Jeffs was placed on the FBI’s Ten Most Wanted List for fleeing those charges and was was finally arrested in August of 2006. One month before Carlson’s statements. Jeffs conviction in that case was eventually thrown out by the Utah Supreme Court due to bad jury instructions. 

In 2008, Jeffs faced new felony charges of sexual assault on a child and and he was ultimately convicted in 2011.

Carlson defended him during this time, too, saying in August of 2009, “He’s in prison because he’s weird and unpopular and he has a different lifestyle that other people find creepy.”

“He’s like got some weird religious cult where he thinks it’s OK to, you know, marry underaged girls, but he didn’t do it,” Carlson added.

“Why wouldn’t the guy who actually did it, who had sex with an underaged girl, he should be the one who’s doing life.”

Bubba and a co-host disagreed, putting Carlson on the defensive.

“Look, just to make it absolutely clear. I am not defending underage marriage at all. I just don’t think it’s the same thing exactly as pulling a child from a bus stop and sexually assaulting that child,” said Carlson.

“The rapist, in this case, has made a lifelong commitment to live and take care of the person, so it is a little different.”

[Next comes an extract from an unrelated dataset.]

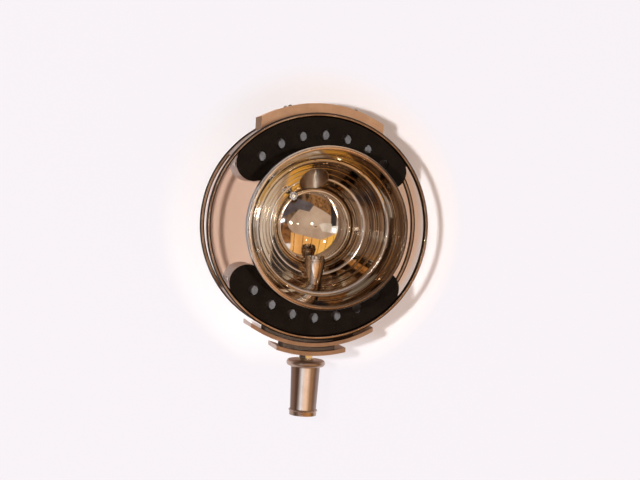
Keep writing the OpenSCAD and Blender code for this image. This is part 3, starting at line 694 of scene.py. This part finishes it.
def make_stud(bright, dark, pin):
    """Cut head of the dome's fastener: facets painted alternately bright and dark as glints and shade, round
    a small pin.
    """
    low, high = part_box("dome_clip")
    middle = Vector(((low[0] + high[0]) / 2, low[1], (low[2] + high[2]) / 2))
    points, faces = [], []
    for number, (radius, back) in enumerate(STUD_RINGS):
        for i in range(STUD_SIDES):
            angle = 2 * math.pi * (i + number / 2) / STUD_SIDES
            points.append(middle + Vector((radius * math.cos(angle), back, radius * math.sin(angle))))
    for number in range(len(STUD_RINGS) - 1):
        here, there = number * STUD_SIDES, (number + 1) * STUD_SIDES
        for i in range(STUD_SIDES):
            j = (i + 1) % STUD_SIDES
            faces.append((here + i, here + j, there + i))
            faces.append((here + j, there + j, there + i))
    petals = len(faces)
    last = (len(STUD_RINGS) - 1) * STUD_SIDES
    faces.append(tuple(range(STUD_SIDES)))
    faces.append(tuple(last + i for i in range(STUD_SIDES)))
    stud = new_piece("clip_head", points, faces, (bright, dark, pin))
    # Painted glints and shade: alternate facets take the bright and the dark finish, and the back ring all
    # take the dark one.
    for number, face in enumerate(stud.data.polygons[:petals]):
        face.material_index = number % 2 if number < 2 * petals // 3 else 1
    stud.data.polygons[petals].material_index = 2
    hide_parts("dome_clip")


# Stage, lights and camera

# The hoops reach 0.150 behind the swivel's axis when the head is turned
WALL_Y = 0.165
FLOOR_Z = -0.60
STAGE_REACH = 3.0
COVE_R = 0.10
SCREEN_R = 2.3
SCREEN_TOP = 2.2
CARD_AWAY = 1.9
PANEL_Y = -1.0
BOARD_WIDTH = 0.2
BOARD_START = -0.03
UNDER_Z = -0.58
LIGHT_AWAY = 1.6
SPARK_AWAY = 0.8
COVE_STEPS, SCREEN_STEPS = 12, 16
BOARD_JOINT = 0.07
BACKDROP = (0.94, 0.895, 0.93)
# The wall's painted warm shade lies about where the camera sees the lamp's middle on it, and ends at these
# radii
SHADE_SLANT = 0.238
SHADE_EDGE = (0.158, 0.166)
# Radii and heights between which the wall turns evenly white, and how far it does
EVEN_EDGE, FOOT_EDGE, EVEN_SHARE = (0.196, 0.23), (0.04, 0.10), 0.96
# The world's strength for mirrors and for paint
MIRRORED_LEVEL, AMBIENT_LEVEL = 0.55, 0.14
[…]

In between his two radio appearances where Carlson defended Jeffs, Carlson appeared on MSNBC Live with Dan Abrams, sharing a story of being “bothered” by a man in a restroom in 1980.

“A man physically grabbed me in a men’s room in Washington, DC,” said Carlson.

“I yelled, pulled away from him and ran out of the room. Twenty-five minutes later, a friend of mine and I returned to the men’s room.”

“The man was still there, presumably waiting to do to someone else what he had done to me. My friend and I seized the man and held him until a security guard arrived.”

Media Matters For America has claimed that additional Carlson tapes will be forthcoming.